• WHAT THE TASK REQUIRES:
Take the data below and copy exactly the lines starting at the one with "hide_parts(node)" and finishing at the one with "return total", both included.

• INFORMATION SUPPLIED:
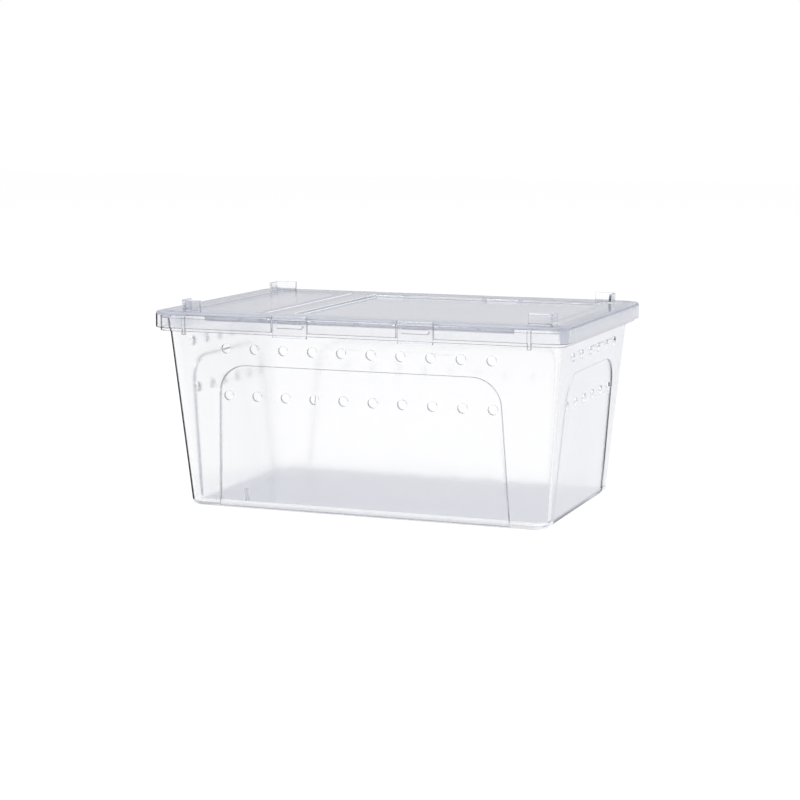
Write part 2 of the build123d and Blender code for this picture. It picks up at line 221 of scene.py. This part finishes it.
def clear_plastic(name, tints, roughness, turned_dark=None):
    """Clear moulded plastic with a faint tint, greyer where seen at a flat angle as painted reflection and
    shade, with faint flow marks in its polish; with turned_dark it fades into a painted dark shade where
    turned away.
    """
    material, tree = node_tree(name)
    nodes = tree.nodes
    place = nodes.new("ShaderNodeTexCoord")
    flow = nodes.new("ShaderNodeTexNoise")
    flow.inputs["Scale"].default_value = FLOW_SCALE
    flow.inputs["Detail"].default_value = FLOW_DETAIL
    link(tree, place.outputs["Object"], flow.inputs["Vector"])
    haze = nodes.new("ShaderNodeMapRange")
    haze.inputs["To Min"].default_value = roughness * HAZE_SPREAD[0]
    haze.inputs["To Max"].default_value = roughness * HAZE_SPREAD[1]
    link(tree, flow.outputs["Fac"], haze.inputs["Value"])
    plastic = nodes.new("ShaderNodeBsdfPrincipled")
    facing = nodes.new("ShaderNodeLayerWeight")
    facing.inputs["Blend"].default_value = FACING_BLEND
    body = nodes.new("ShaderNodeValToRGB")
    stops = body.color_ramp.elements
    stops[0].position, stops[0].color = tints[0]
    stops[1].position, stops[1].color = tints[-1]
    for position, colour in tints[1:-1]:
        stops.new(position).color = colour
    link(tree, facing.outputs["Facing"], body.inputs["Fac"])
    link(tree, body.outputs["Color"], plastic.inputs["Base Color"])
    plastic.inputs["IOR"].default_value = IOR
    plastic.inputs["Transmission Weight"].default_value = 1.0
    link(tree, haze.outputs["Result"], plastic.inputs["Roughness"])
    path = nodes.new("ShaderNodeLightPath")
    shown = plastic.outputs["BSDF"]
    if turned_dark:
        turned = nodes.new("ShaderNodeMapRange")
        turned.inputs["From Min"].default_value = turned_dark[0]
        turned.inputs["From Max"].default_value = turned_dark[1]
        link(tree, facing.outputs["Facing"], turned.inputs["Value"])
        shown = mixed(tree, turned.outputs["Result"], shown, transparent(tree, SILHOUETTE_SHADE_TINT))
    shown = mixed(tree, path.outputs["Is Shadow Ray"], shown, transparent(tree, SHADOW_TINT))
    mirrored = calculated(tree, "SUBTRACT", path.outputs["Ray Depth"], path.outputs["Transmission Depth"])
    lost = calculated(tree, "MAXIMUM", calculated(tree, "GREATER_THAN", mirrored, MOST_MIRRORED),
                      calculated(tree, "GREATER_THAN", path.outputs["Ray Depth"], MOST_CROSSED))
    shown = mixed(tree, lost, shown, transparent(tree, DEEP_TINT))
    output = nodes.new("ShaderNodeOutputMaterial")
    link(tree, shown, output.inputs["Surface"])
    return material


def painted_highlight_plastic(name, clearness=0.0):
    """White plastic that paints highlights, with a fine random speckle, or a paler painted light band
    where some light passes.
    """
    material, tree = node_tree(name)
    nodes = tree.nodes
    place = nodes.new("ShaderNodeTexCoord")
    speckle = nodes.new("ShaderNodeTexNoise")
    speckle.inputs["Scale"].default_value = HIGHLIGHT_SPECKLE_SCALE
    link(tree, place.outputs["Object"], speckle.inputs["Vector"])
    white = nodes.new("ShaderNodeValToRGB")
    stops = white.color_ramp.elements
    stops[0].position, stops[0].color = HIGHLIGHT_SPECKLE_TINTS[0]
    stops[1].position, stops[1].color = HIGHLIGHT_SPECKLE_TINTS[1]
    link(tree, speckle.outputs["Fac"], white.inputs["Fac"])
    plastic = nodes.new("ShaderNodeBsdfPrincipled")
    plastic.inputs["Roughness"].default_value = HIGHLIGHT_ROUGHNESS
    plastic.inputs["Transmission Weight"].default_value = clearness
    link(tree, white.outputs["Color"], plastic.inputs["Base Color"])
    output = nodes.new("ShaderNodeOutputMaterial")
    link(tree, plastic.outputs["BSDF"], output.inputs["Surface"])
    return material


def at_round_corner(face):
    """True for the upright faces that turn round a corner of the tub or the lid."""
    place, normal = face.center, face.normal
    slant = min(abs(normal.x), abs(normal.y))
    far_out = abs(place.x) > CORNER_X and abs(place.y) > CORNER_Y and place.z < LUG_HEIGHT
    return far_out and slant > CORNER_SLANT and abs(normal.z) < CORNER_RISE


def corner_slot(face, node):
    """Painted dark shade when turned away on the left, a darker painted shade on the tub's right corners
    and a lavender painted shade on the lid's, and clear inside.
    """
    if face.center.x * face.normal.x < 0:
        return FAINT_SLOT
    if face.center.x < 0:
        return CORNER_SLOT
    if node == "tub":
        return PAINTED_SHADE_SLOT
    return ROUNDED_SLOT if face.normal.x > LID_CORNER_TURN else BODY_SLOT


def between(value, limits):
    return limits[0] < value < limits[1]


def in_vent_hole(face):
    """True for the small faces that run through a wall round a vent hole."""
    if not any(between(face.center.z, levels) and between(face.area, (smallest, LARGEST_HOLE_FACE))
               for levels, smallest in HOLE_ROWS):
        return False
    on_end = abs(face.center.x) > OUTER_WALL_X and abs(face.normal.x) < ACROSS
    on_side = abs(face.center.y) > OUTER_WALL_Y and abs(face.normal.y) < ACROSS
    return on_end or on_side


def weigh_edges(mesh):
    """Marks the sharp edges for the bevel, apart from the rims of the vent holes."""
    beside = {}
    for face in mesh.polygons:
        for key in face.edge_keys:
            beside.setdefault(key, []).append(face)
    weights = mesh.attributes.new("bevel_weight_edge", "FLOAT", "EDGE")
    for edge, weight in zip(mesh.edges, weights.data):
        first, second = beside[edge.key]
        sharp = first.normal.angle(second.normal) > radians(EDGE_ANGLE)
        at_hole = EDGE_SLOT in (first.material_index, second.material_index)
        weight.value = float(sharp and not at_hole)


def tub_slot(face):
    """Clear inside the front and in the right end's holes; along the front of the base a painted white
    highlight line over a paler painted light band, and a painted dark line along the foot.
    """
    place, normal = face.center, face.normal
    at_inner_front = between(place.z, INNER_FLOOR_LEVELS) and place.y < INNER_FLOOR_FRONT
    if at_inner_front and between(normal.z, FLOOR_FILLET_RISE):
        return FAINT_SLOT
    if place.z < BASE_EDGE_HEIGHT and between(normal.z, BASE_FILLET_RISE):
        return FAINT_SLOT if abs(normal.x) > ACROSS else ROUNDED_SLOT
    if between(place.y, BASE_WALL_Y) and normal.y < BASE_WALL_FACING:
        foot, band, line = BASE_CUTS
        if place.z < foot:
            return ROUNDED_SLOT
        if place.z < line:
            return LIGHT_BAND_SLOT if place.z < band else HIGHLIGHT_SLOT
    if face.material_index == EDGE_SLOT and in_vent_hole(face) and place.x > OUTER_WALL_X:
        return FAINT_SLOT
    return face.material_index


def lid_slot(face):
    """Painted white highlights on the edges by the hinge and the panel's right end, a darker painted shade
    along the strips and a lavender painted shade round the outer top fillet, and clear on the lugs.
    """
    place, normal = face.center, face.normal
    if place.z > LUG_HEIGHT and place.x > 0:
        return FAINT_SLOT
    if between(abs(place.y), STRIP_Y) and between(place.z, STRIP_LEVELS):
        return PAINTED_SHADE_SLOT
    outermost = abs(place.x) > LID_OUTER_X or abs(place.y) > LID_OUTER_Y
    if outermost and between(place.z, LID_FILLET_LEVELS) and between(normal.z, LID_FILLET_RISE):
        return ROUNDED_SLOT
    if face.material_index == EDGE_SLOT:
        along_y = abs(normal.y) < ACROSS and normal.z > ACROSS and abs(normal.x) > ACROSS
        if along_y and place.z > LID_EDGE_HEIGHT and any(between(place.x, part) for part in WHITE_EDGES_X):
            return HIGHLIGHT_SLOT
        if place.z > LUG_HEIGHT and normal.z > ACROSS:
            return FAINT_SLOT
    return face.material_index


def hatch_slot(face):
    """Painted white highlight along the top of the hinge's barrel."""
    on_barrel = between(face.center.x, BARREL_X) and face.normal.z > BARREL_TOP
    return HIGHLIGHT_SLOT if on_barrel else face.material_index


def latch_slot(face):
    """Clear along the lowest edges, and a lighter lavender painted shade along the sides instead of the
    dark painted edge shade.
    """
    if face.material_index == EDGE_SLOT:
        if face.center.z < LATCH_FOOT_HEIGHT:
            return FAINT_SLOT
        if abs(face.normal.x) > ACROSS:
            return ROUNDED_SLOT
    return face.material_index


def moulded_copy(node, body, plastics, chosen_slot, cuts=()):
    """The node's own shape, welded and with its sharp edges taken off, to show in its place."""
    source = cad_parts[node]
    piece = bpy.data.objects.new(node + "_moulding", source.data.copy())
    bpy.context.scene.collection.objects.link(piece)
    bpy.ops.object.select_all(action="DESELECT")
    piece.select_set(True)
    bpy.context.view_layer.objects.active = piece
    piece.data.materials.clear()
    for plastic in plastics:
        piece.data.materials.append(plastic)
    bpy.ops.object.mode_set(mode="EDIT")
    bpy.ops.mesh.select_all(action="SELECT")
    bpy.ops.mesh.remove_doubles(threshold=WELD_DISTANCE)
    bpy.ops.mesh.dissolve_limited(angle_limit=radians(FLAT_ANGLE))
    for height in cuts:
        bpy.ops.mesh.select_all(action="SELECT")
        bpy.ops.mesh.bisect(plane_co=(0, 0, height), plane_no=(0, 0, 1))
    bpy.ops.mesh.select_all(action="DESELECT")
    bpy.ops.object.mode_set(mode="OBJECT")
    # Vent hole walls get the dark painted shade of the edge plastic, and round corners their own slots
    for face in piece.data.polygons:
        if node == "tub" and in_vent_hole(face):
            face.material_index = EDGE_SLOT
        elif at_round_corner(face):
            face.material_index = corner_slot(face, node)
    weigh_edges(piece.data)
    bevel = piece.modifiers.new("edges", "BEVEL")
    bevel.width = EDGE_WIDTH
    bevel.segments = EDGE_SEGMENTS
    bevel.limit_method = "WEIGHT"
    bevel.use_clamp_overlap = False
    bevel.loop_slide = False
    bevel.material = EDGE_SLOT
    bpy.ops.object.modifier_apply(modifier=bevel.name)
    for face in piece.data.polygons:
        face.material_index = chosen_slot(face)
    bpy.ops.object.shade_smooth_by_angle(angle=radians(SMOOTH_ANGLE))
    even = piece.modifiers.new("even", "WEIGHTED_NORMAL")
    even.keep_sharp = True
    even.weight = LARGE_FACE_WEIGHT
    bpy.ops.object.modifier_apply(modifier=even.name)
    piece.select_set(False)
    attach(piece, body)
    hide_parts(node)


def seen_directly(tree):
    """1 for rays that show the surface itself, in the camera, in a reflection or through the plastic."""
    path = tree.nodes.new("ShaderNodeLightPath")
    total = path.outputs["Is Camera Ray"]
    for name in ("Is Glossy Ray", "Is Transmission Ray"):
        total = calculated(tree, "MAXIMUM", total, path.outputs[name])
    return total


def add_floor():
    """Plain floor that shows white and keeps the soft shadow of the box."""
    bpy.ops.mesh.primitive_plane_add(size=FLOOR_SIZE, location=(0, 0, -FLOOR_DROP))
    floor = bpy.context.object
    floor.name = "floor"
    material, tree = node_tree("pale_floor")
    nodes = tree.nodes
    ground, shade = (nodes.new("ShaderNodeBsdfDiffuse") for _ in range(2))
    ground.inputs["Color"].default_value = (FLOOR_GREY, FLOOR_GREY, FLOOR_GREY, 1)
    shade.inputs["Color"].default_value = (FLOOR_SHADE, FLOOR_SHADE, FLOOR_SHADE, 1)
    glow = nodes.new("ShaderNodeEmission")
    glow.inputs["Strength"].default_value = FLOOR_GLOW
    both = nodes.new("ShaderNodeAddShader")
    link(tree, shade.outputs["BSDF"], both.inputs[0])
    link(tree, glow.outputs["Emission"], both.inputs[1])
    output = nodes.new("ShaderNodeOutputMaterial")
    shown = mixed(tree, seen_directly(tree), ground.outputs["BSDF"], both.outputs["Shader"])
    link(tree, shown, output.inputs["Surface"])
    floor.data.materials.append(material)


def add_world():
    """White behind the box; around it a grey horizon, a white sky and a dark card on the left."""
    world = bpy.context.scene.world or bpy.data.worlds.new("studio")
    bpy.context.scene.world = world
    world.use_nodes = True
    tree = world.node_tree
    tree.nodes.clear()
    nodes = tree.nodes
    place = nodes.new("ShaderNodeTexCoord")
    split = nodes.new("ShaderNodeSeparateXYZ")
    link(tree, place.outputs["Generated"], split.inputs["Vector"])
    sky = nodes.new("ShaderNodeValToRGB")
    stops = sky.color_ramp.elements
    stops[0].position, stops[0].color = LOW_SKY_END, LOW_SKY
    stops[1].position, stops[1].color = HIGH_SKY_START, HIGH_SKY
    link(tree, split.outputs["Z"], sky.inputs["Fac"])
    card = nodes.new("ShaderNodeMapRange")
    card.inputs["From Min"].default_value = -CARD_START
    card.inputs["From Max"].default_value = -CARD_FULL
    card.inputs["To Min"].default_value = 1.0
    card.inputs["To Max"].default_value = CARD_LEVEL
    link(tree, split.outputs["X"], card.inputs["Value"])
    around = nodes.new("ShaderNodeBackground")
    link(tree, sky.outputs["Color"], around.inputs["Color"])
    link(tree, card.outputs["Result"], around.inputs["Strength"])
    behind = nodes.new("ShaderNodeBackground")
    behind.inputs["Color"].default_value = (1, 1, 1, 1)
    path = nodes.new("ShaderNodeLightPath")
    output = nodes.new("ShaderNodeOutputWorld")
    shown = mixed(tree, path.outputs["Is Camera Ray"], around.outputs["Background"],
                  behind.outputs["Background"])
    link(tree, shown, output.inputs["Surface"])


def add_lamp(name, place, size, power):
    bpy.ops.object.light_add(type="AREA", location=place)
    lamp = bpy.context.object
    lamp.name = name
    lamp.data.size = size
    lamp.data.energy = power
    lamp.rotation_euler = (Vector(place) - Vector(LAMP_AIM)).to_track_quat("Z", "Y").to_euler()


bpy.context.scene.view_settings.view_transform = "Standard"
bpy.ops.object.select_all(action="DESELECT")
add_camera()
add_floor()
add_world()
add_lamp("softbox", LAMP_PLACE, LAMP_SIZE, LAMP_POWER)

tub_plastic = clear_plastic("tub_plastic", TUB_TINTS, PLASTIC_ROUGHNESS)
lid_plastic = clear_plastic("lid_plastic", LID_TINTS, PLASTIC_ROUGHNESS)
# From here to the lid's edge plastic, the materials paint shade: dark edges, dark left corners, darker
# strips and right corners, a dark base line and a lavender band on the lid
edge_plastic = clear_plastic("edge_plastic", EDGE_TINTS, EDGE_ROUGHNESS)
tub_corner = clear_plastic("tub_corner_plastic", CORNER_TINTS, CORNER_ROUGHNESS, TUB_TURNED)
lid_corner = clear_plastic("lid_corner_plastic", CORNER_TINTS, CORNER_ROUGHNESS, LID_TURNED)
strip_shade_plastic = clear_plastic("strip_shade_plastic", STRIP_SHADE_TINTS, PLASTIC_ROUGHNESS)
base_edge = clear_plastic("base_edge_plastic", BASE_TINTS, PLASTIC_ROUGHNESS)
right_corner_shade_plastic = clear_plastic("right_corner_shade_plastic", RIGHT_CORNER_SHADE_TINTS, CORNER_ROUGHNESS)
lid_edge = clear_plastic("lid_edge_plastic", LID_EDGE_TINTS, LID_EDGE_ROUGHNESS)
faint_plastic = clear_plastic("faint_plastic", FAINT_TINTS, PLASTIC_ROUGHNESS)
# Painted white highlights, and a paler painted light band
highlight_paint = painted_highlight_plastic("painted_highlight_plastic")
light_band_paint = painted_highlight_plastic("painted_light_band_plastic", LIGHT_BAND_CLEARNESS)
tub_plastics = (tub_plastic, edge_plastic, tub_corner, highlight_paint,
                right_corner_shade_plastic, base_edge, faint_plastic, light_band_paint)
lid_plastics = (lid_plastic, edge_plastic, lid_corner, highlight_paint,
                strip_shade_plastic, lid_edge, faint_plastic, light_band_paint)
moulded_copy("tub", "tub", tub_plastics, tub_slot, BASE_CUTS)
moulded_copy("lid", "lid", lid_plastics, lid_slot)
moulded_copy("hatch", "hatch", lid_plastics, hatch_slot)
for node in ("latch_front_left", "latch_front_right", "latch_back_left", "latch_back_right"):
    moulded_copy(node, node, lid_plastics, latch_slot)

• ANSWER TO THIS EXERCISE:
    hide_parts(node)


def seen_directly(tree):
    """1 for rays that show the surface itself, in the camera, in a reflection or through the plastic."""
    path = tree.nodes.new("ShaderNodeLightPath")
    total = path.outputs["Is Camera Ray"]
    for name in ("Is Glossy Ray", "Is Transmission Ray"):
        total = calculated(tree, "MAXIMUM", total, path.outputs[name])
    return total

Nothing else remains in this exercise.